If I was going to survive, there had to be something else in
God’s promises against which my presuppositions had blinded me. Utterly broken,
my Savior opened my eyes to a mercy which I had seen before:
·
For by grace you have been saved through faith.
And this is not your own doing; it is the gift of God, not a result of works,
so that no one may boast. (Ephesians 2:8-9)
My old dysfunctional lens had to first be removed through
suffering before I could see through the new presupposition that God truly
loved me.
This illustrates something very important about doing
theology and understanding Scripture. Understanding is more than mental
activity. Primarily, it is a matter of the Holy Spirit emptying us in order to
fill us. With paradoxical wisdom, Paul wrote:
·
You yourselves are our letter of
recommendation, written on our hearts, to be known and read by all. And you
show that you are a letter from Christ delivered by us, written not with ink
but with the Spirit of the living God, not on tablets of stone but on
tablets of human hearts. (2 Corinthians 3:2-3)
On the one hand, our spiritual growth is the result of the
ministry of the Word of God (1 Peter 2:2; 2 Peter 1:2-3) along with our
diligence to understand it, meditating on the Word both day and night (Joshua
1:8; Psalm 1). On the other hand, even after all of our diligent labors, we are
the product of the Spirit:
·
But by the grace of God I am what I am, and his
grace toward me was not in vain. On the contrary, I worked harder than any of
them, though it was not I, but the grace of God that is with me. (1 Corinthians
15:10)
The fruit that comes forth from our lives is actually the
fruit of the Spirit, and so He must get all of the credit, even for our
understanding.
Of what does His work consist? Exposing our blindness, our
presuppositions and attitudes – the fruit of our darkness! As Jesus taught, in
the natural, we are lovers of the darkness:
·
And this is the judgment: the light has come
into the world, and people loved the darkness rather than the light because
their works were evil. For everyone who does wicked things hates the light and
does not come to the light, lest his works should be exposed. (John 3:19-20)
Ordinarily, we are such lovers of the darkness, that we have
trained ourselves to see ourselves as creatures of the light. There are so many
evidences of this that I hope it is sufficient to only cite one:
·
All the ways of a man are pure in his own eyes,
but the LORD weighs the spirit. (Proverbs 16:2)
It is so painful to see that we are wrong and at fault. we
have convinced ourselves that the fault lies within the other person. Similarly,
I had been so blinded that, even after coming to Christ, I had assured myself
that He had chosen me because I was more worthy than others.
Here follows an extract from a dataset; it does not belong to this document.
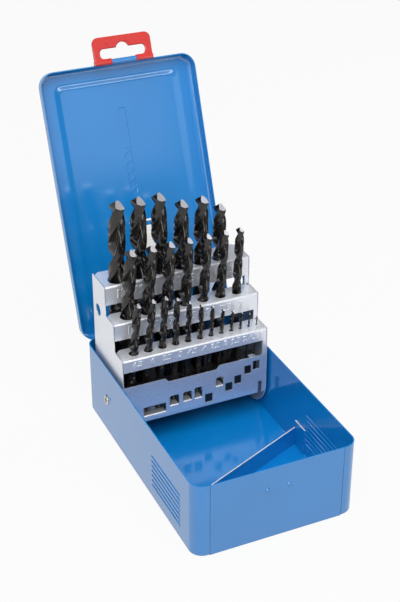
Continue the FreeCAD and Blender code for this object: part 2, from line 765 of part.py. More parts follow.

This addictive presupposition
had to first be burned out of me before I would be in any position to adore God
for His mercy towards this entirely unworthy vessel. He first has to humble us to
exalt us.
I know that there remain in me areas of blindness. I am
always discovering logs in my eyes, which obscure my sight (Matthew 7:1-5).
Consequently, I am ever-dependent upon my Savior to reveal to me my faulty
presuppositions – my basic foundational beliefs that color everything else that
I see and believe. And this is an ongoing process.
If we are to understand Scripture, our eyes must first be
cleansed of logs, but this is painful. Wisdom requires us to see that we are
unworthy servants (Luke 17:10). Until we see the truth about ourselves, we are
not going to see the truth in anything that matters. It is like trying to see
the world through a filthy pair of lens. But who wants to remove their blinding
lens? Proverbs reveals we reject wisdom because it rebukes our pride:
·
“How long, O simple ones, will you love being
simple? How long will scoffers delight in their scoffing and fools hate
knowledge? If you turn at my reproof,
behold, I will pour out my spirit to you; I will make my words known to you. Because
I have called and you refused to listen, have stretched out my hand and no one
has heeded, because you have ignored all my counsel and would have none of my
reproof… Then they will call upon me, but I will not answer; they will seek me
diligently but will not find me. Because they hated knowledge and did not
choose the fear of the LORD, would have none of my counsel and despised all my
reproof. (Proverbs 1:22-30)
Acquiring wisdom and the understanding of Scripture,
therefore, is not primarily a matter of mental activity or even of graduating
from a good seminary. Instead, it begins with the “fear of the Lord.”